Begin INFORMATION SUPPLIED
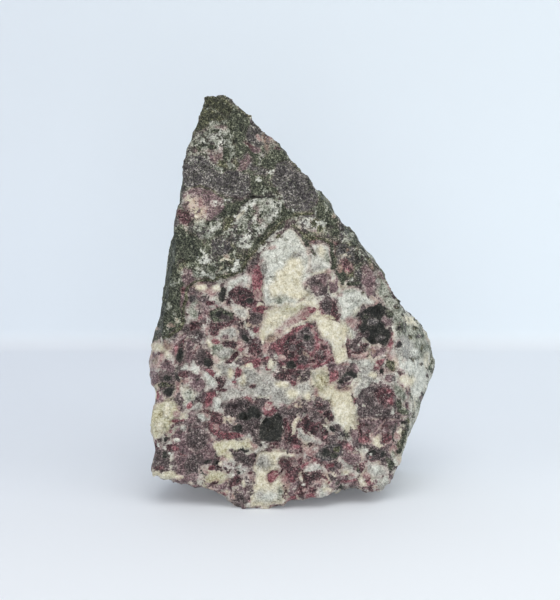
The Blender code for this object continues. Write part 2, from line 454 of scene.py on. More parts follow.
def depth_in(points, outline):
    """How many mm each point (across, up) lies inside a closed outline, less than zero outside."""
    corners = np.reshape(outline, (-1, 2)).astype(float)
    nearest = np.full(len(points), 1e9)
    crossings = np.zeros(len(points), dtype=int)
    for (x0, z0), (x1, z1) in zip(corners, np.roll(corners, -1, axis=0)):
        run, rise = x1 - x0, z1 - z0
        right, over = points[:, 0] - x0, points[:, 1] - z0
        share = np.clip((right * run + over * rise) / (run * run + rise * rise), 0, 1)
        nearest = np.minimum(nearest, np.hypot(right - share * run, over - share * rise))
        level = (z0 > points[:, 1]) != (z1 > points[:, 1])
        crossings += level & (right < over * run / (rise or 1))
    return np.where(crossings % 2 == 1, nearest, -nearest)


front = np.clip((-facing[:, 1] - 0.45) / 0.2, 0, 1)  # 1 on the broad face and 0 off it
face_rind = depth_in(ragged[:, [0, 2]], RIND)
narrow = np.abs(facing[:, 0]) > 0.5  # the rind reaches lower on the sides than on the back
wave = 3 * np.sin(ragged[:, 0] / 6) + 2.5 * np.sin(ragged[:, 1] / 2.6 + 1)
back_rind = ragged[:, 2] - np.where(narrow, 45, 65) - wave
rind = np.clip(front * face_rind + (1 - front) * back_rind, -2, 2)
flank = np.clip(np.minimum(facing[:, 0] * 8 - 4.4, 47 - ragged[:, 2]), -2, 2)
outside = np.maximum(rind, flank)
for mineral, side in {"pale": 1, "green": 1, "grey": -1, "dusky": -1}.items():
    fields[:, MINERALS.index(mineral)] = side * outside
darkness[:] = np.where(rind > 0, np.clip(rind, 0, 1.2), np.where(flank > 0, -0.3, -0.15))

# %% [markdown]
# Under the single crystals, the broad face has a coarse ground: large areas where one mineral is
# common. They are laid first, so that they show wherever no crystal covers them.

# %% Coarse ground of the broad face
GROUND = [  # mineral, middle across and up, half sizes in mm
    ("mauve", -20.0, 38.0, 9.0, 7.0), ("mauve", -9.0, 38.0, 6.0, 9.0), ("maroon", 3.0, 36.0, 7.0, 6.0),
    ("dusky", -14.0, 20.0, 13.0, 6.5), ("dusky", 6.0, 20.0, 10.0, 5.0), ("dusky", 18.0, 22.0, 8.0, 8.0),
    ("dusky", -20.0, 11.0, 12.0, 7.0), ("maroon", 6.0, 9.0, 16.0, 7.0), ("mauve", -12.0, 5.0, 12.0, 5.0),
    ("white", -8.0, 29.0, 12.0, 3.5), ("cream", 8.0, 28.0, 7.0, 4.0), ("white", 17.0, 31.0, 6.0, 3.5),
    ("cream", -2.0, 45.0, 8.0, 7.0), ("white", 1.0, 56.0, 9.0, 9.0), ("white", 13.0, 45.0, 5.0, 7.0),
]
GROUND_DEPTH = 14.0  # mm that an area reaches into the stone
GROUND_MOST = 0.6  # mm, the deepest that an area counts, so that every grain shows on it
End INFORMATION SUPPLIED
WHAT IS ASKED: Write the listing out again, exactly as shown above.

THE SOLUTION:
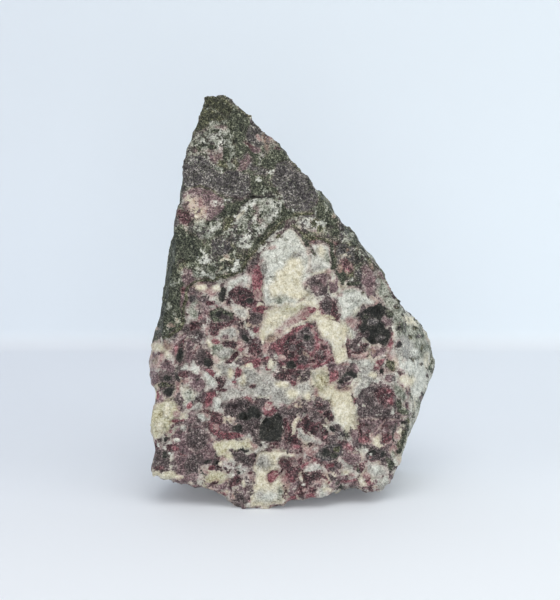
The Blender code for this object continues. Write part 2, from line 454 of scene.py on. More parts follow.
def depth_in(points, outline):
    """How many mm each point (across, up) lies inside a closed outline, less than zero outside."""
    corners = np.reshape(outline, (-1, 2)).astype(float)
    nearest = np.full(len(points), 1e9)
    crossings = np.zeros(len(points), dtype=int)
    for (x0, z0), (x1, z1) in zip(corners, np.roll(corners, -1, axis=0)):
        run, rise = x1 - x0, z1 - z0
        right, over = points[:, 0] - x0, points[:, 1] - z0
        share = np.clip((right * run + over * rise) / (run * run + rise * rise), 0, 1)
        nearest = np.minimum(nearest, np.hypot(right - share * run, over - share * rise))
        level = (z0 > points[:, 1]) != (z1 > points[:, 1])
        crossings += level & (right < over * run / (rise or 1))
    return np.where(crossings % 2 == 1, nearest, -nearest)


front = np.clip((-facing[:, 1] - 0.45) / 0.2, 0, 1)  # 1 on the broad face and 0 off it
face_rind = depth_in(ragged[:, [0, 2]], RIND)
narrow = np.abs(facing[:, 0]) > 0.5  # the rind reaches lower on the sides than on the back
wave = 3 * np.sin(ragged[:, 0] / 6) + 2.5 * np.sin(ragged[:, 1] / 2.6 + 1)
back_rind = ragged[:, 2] - np.where(narrow, 45, 65) - wave
rind = np.clip(front * face_rind + (1 - front) * back_rind, -2, 2)
flank = np.clip(np.minimum(facing[:, 0] * 8 - 4.4, 47 - ragged[:, 2]), -2, 2)
outside = np.maximum(rind, flank)
for mineral, side in {"pale": 1, "green": 1, "grey": -1, "dusky": -1}.items():
    fields[:, MINERALS.index(mineral)] = side * outside
darkness[:] = np.where(rind > 0, np.clip(rind, 0, 1.2), np.where(flank > 0, -0.3, -0.15))

# %% [markdown]
# Under the single crystals, the broad face has a coarse ground: large areas where one mineral is
# common. They are laid first, so that they show wherever no crystal covers them.

# %% Coarse ground of the broad face
GROUND = [  # mineral, middle across and up, half sizes in mm
    ("mauve", -20.0, 38.0, 9.0, 7.0), ("mauve", -9.0, 38.0, 6.0, 9.0), ("maroon", 3.0, 36.0, 7.0, 6.0),
    ("dusky", -14.0, 20.0, 13.0, 6.5), ("dusky", 6.0, 20.0, 10.0, 5.0), ("dusky", 18.0, 22.0, 8.0, 8.0),
    ("dusky", -20.0, 11.0, 12.0, 7.0), ("maroon", 6.0, 9.0, 16.0, 7.0), ("mauve", -12.0, 5.0, 12.0, 5.0),
    ("white", -8.0, 29.0, 12.0, 3.5), ("cream", 8.0, 28.0, 7.0, 4.0), ("white", 17.0, 31.0, 6.0, 3.5),
    ("cream", -2.0, 45.0, 8.0, 7.0), ("white", 1.0, 56.0, 9.0, 9.0), ("white", 13.0, 45.0, 5.0, 7.0),
]
GROUND_DEPTH = 14.0  # mm that an area reaches into the stone
GROUND_MOST = 0.6  # mm, the deepest that an area counts, so that every grain shows on it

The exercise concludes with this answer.